(Prompt): Identify every line containing the word "that" and reproduce each one.

## BEGIN

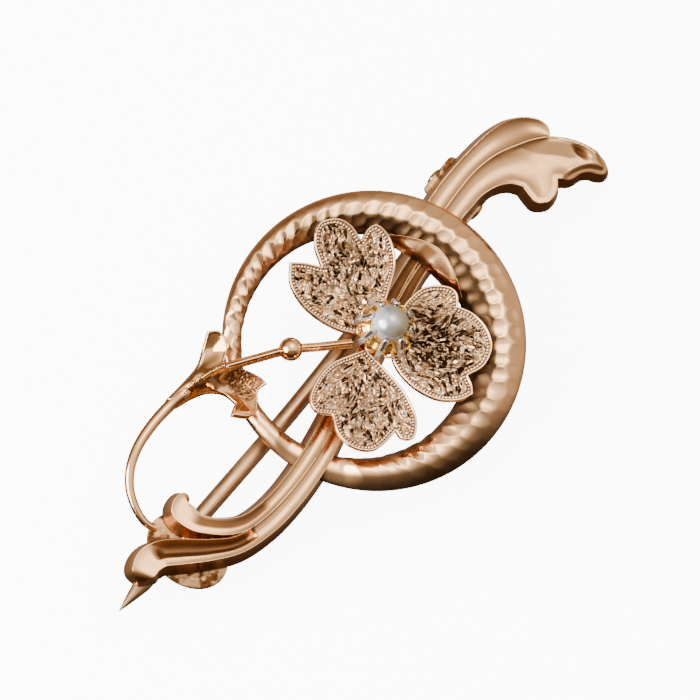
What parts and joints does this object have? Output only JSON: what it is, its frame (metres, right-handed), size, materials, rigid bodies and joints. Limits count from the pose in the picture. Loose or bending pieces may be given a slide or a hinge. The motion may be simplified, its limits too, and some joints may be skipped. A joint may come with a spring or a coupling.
{
  "type": "brooch",
  "caption": "Rose gold brooch: hammered crescent ring on a scrolled bar with an acanthus leaf end, an engraved clover with a claw-set pearl, a lily, and a hinged pin.",
  "frame": {"origin": "middle of the base of the bounding box, on the surface that the brooch rests on with its front up", "axes": "+X along the pin from its point to its hinge, +Z out of the front of the brooch, +Y towards the lily and the upper petal"},
  "size_m": [0.045, 0.0204, 0.0091],
  "materials": {
    "polished_gold": "polished rose gold",
    "hammered_gold": "polished rose gold, hammered in small facets",
    "engraved_gold": "rose gold, engraved all over inside a beaded border",
    "yellow_gold": "polished yellow gold",
    "pale_gold": "polished pale metal",
    "pearl": "nacre, soft lustre"
  },
  "bodies": {
    "brooch_body": {"crescent_ring": "hammered_gold", "scroll_bar": "polished_gold", "acanthus_leaf": "polished_gold", "petal_top": "engraved_gold", "petal_left": "engraved_gold", "petal_right": "engraved_gold", "petal_hub": "polished_gold", "pearl": "pearl", "pearl_cup": "yellow_gold", "claw_1": "pale_gold", "claw_2": "pale_gold", "claw_3": "pale_gold", "claw_4": "pale_gold", "claw_5": "pale_gold", "claw_6": "pale_gold", "claw_7": "pale_gold", "claw_8": "pale_gold", "stem_wire": "polished_gold", "stem_bead": "polished_gold", "lily": "polished_gold", "lily_tail": "polished_gold", "hinge_knuckle_upper": "polished_gold", "hinge_knuckle_lower": "polished_gold", "hinge_rivet": "polished_gold", "hinge_plate": "polished_gold", "catch_plate": "polished_gold", "catch_hook": "polished_gold"},
    "pin": {"pin_stem": "polished_gold", "pin_knuckle": "polished_gold"}
  },
  "joints": [
    {"name": "pin_swing", "type": "hinge", "parent": "brooch_body", "child": "pin", "pos_m": [0.01458, 0.00212, 0.0011], "axis": [0, -1, 0], "range_deg": [0, 110], "deforming": ["pin_stem"]}
  ]
}
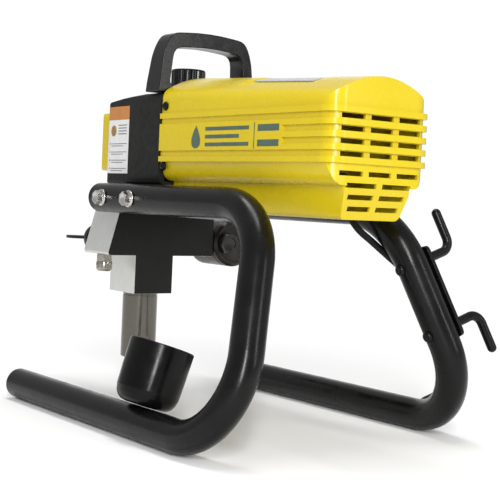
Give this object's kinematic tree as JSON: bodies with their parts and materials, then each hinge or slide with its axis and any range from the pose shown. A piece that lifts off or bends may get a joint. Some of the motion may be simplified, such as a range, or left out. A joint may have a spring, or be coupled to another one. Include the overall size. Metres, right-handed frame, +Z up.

## END

(Correct response):
  "frame": {"origin": "middle of the base of the bounding box, on the surface that the brooch rests on with its front up", "axes": "+X along the pin from its point to its hinge, +Z out of the front of the brooch, +Y towards the lily and the upper petal"},
Give this object's kinematic tree as JSON: bodies with their parts and materials, then each hinge or slide with its axis and any range from the pose shown. A piece that lifts off or bends may get a joint. Some of the motion may be simplified, such as a range, or left out. A joint may have a spring, or be coupled to another one. Include the overall size. Metres, right-handed frame, +Z up.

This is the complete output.